Abstract

ABSTRACT Simulation can be a powerful vehicle for prospective sensemaking, especially in organizational change processes where actors’ ability to engage with possible futures is essential. Yet, the way that actors enact different potential futures together via simulation has not been fully explored nor investigated across different contexts. We report on a qualitative study of how healthcare staff in an emergency department (ED) made sense of a planned change process via a simulation tool to explore how moving into a new building might impact their work. We observed simulation sessions and interviewed managers and staff. Using sensemaking theory, we analyse how actors engaged in iterations of different forms of prospective sensemaking together, both in the simulated organizational change and of the organizational change process itself. We found that the way actors used their bodies and the simulation tool to experience potential changes in work environment and work processes elicited emotions such as worry and excitement and deliberations about consequences and potential actions.
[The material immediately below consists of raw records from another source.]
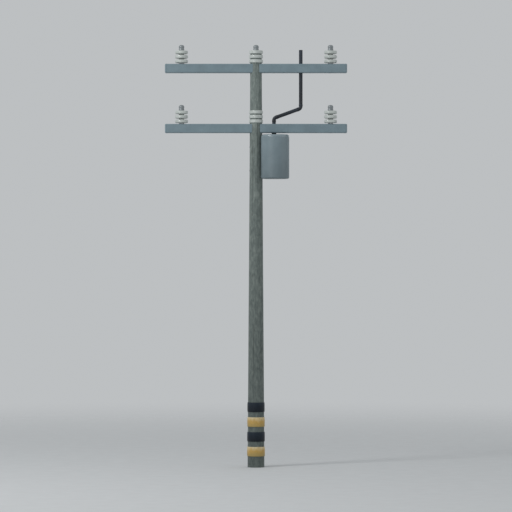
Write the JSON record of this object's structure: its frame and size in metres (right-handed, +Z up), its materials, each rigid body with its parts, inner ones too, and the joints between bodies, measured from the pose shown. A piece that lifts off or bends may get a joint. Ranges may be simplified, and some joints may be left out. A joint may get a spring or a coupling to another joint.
{
  "type": "wooden utility pole",
  "caption": "Tapered wooden utility pole with steel crossarms, disc insulators, a transformer can hung on one side, a bent riser pipe and marker sleeves round its foot.",
  "frame": {"origin": "centre of the pole's flat butt, at the level where the pole stands in the ground", "axes": "+Z up along the pole, +X along the crossarms to the side that carries the transformer, -Y towards the front, where the transformer stands proud of the arms"},
  "size_m": [3.64, 0.64, 8.4406],
  "materials": {
    "weathered_wood": "matte",
    "arm_paint": "satin",
    "tank_paint": "satin",
    "glazed_porcelain": "gloss",
    "galvanised_steel": "satin",
    "yellow_plastic": "satin",
    "black_plastic": "satin",
    "riser_plastic": "satin"
  },
  "bodies": {
    "root": {"pole_shaft": "weathered_wood", "foot_sleeve_yellow_low": "yellow_plastic", "foot_sleeve_black_low": "black_plastic", "foot_sleeve_yellow_high": "yellow_plastic", "foot_sleeve_black_high": "black_plastic", "upper_arm_left": "arm_paint", "upper_arm_left_cap": "arm_paint", "upper_arm_right": "arm_paint", "upper_arm_right_cap": "arm_paint", "lower_arm_left": "arm_paint", "lower_arm_left_cap": "arm_paint", "lower_arm_right": "arm_paint", "lower_arm_right_cap": "arm_paint", "insulator_base_upper_left": "galvanised_steel", "insulator_upper_left": "glazed_porcelain", "insulator_knob_upper_left": "galvanised_steel", "insulator_base_upper_right": "galvanised_steel", "insulator_upper_right": "glazed_porcelain", "insulator_knob_upper_right": "galvanised_steel", "insulator_base_lower_left": "galvanised_steel", "insulator_lower_left": "glazed_porcelain", "insulator_knob_lower_left": "galvanised_steel", "insulator_base_lower_right": "galvanised_steel", "insulator_lower_right": "glazed_porcelain", "insulator_knob_lower_right": "galvanised_steel", "upper_collar_1": "glazed_porcelain", "upper_collar_2": "glazed_porcelain", "pole_cap_disc": "glazed_porcelain", "pole_top_knob": "galvanised_steel", "lower_collar_1": "glazed_porcelain", "lower_collar_2": "glazed_porcelain", "lower_collar_3": "glazed_porcelain", "transformer_tank": "tank_paint", "transformer_lid": "tank_paint", "transformer_hanger_lower": "galvanised_steel", "transformer_hanger_upper": "galvanised_steel", "riser_bushing": "black_plastic", "riser_lower_run": "riser_plastic", "riser_elbow_low": "riser_plastic", "riser_slanted_run": "riser_plastic", "riser_elbow_high": "riser_plastic", "riser_upper_run": "riser_plastic", "riser_cap": "riser_plastic"}
  },
  "joints": []
}
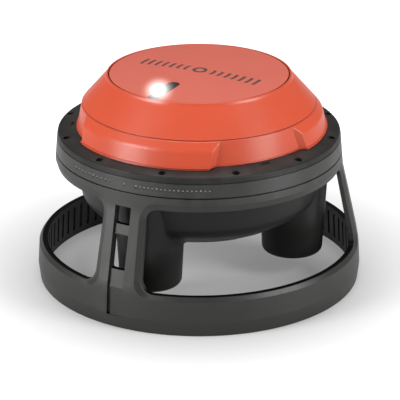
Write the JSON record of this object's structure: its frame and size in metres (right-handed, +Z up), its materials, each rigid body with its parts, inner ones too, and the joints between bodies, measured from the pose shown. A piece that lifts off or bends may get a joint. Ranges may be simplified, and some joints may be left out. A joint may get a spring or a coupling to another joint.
{
  "type": "floating position beacon",
  "caption": "Low round floating beacon with an orange domed cover, dark collar and sensor legs inside an open strap cage.",
  "frame": {"origin": "on the floor, under the middle of the round cage", "axes": "+Z up; -Y is the front, the side of the strobe window and of the front post"},
  "size_m": [0.2848, 0.2846, 0.187],
  "materials": {
    "cage_grey": "satin",
    "collar_grey": "satin",
    "hull_dark": "satin",
    "dome_orange": "satin",
    "plate_orange": "satin",
    "mark_dark": "matte",
    "mark_pale": "matte",
    "lens_smoke": "gloss",
    "led_white": "gloss",
    "circuit_board": "satin",
    "inner_plastic": "matte",
    "steel": "satin",
    "brass": "satin",
    "rubber_black": "matte",
    "ceramic_pale": "matte",
    "cell_wrap": "satin"
  },
  "bodies": {
    "beacon": {"antenna_board": "circuit_board", "antenna_mast": "inner_plastic", "ballast_ring": "steel", "band_marks": "mark_pale", "battery_cell_1": "cell_wrap", "battery_cell_2": "cell_wrap", "battery_cell_3": "cell_wrap", "battery_cell_4": "cell_wrap", "battery_clamp": "steel", "battery_tray": "inner_plastic", "bezel_ring": "collar_grey", "bezel_screws": "steel", "board_screws": "steel", "board_standoffs": "brass", "button_retainer": "cage_grey", "button_sensor": "circuit_board", "button_spring": "steel", "cage": "cage_grey", "ceramic_ring_front": "ceramic_pale", "ceramic_ring_left": "ceramic_pale", "ceramic_ring_right": "ceramic_pale", "charge_block": "inner_plastic", "charge_contacts": "brass", "charge_lead": "rubber_black", "clamp_screws": "steel", "dome_cover": "dome_orange", "dome_seal": "rubber_black", "dome_top_plate": "plate_orange", "hinge_pin": "steel", "hull": "hull_dark", "hull_collar": "collar_grey", "lead_sockets": "inner_plastic", "leg_cap_front": "inner_plastic", "leg_cap_left": "inner_plastic", "leg_cap_right": "inner_plastic", "leg_leads": "rubber_black", "leg_sleeves": "hull_dark", "main_board": "circuit_board", "mast_screws": "steel", "patch_antenna": "ceramic_pale", "radio_antenna": "rubber_black", "retaining_rings": "steel", "ring_holder_front": "inner_plastic", "ring_holder_left": "inner_plastic", "ring_holder_right": "inner_plastic", "shield_can": "steel", "strobe_board": "circuit_board", "strobe_board_screws": "steel", "strobe_lead": "rubber_black", "strobe_led": "led_white", "strobe_lens": "lens_smoke", "thread_inserts": "brass", "top_mark": "mark_dark", "tray_screws": "steel", "tray_standoffs": "brass", "vent_plug": "inner_plastic"},
    "power_button": {"power_button": "dome_orange", "button_magnet": "steel"},
    "port_cover": {"port_cover": "hull_dark", "port_seal": "rubber_black"}
  },
  "joints": [
    {"name": "button_press", "type": "slide", "parent": "beacon", "child": "power_button", "axis": [0, 0, 1], "range_m": [0, 0.0012], "stiffness_N_per_m": 800, "springref_m": -0.0015, "deforming": ["button_spring"]},
    {"name": "port_hinge", "type": "hinge", "parent": "beacon", "child": "port_cover", "pos_m": [0, 0.013, 0.063], "axis": [1, 0, 0], "range_deg": [0, 100]}
  ]
}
Our study highlights the interwoven embodied, material and emotional elements of prospective sensemaking: through simulation, we experience and feel the possible futures that can arise from change. MAD statement This article demonstrates how simulation tools can facilitate sensemaking of organizational change in and between individuals. It shows how simulations of work in future physical surroundings can elicit strong emotions such as worry and hope for the imagined futures. The findings shed light on how people, who are trying to explore what organizational change might mean for them and their work, relate to desired and undesired futures through their bodies and physical surroundings. Such prospective sensemaking is a significant driver of organizational change. Therefore, understanding the embodied, material and emotional aspects underpinning such processes is important for both scholarship and practice.